The Dutch composer Michel van der Aa presents on September 19 a new work within the Biennale Musica, a project designed for a very important and significant place for the city, and not only, such as the Goldoni theatre. Van der Aa with this work reveals an extraordinary, peculiar sensitivity to the theme of waters: the waters surrounding the houses, the unstable, moody waters, the waters that submerge. His work is a true, lived homage to Venice and its lagoon. After all – and how could it have been otherwise? – many Venetian works are designed on the lagoon motif.
On September 24, another work will be performed in the stunning chapter room of the Scuola Grande di San Rocco, one of the places of music par excellence in Venice, a space created for the meetings of its very rich Confraternity which boasted the works of Jacopo Robusti known as Tintoretto. The protagonist of this event, Annelies Van Parys, will realize her project in the chapter room of the Scuola Grande di San Rocco, the public will be placed where the members of the Confraternity used to seat, surrounded by Tintoretto’s pictorial cycle.
One of the most beautiful productions of this Festival edition is the project that will be staged in St. Mark’s Basilica on September 21st. It is a sacred representation by the Estonian composer Helena Tulve based on the medieval fragments found by Giulio Cattin in Santa Maria della Fava.
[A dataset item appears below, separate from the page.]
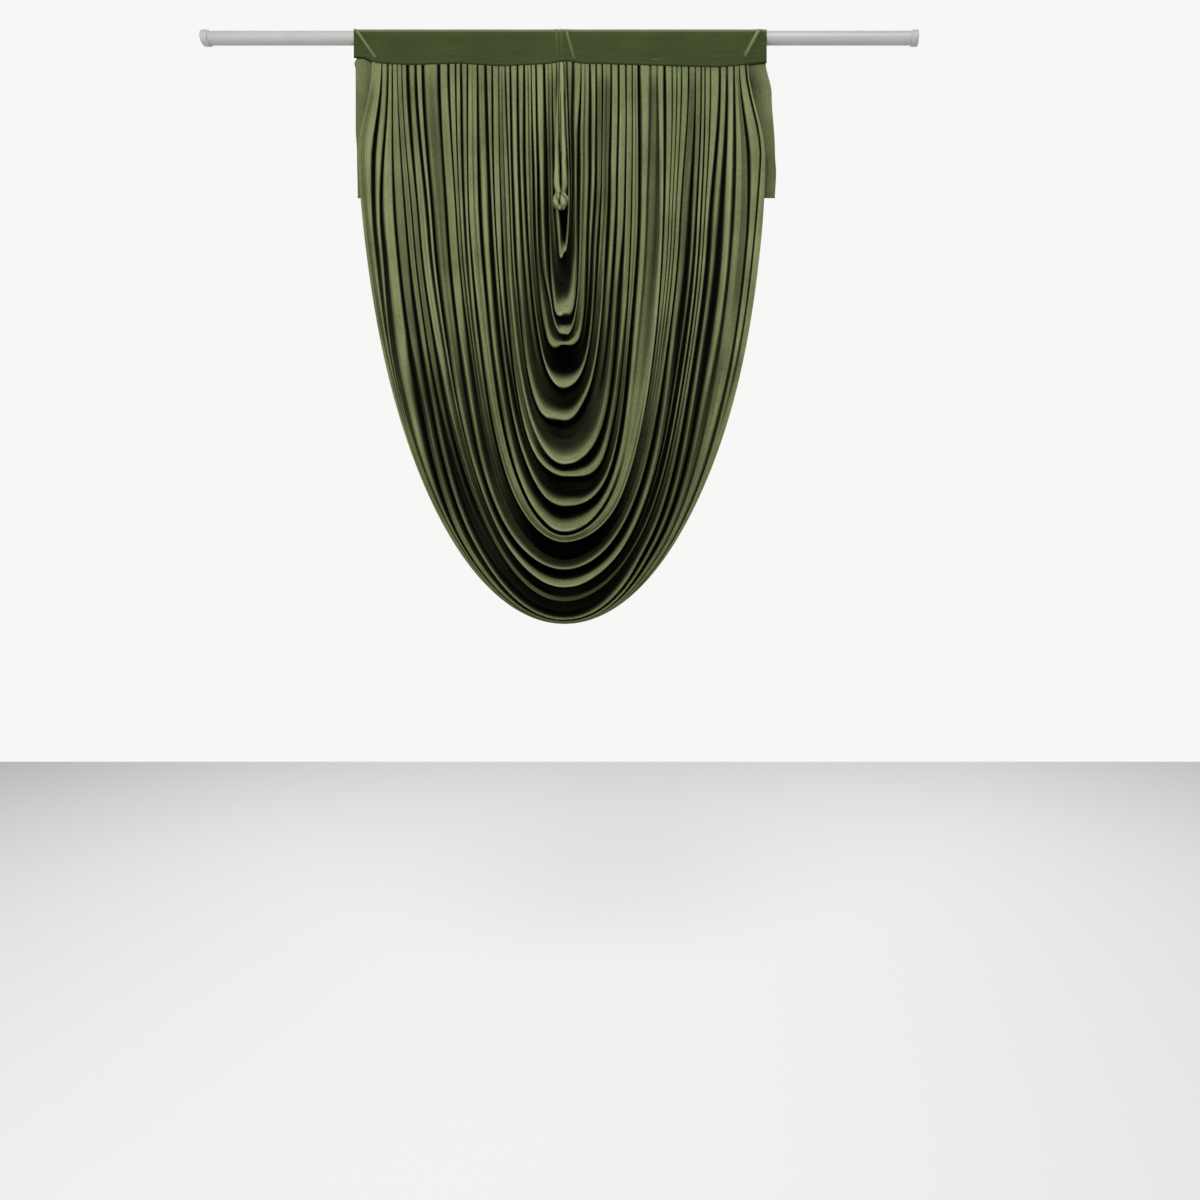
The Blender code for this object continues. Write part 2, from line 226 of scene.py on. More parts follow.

Three days before this performance another important show will take place at the Marciana Library just opposite the Basilica. A miracle has happened for the occasion, as only here in Venice can happen: Paolo Da Col, director of the Odhecaton ensemble, recognized all over Europe as one of the most important Italian ensembles for ancient music, was appointed librarian of the Benedetto Marcello Conservatory in Venice last year. Da Col is a librarian, but he is also a singer, performer, director of ancient repertoire, therefore he is the most suitable person to carry out a musical work on text, performance and vocality.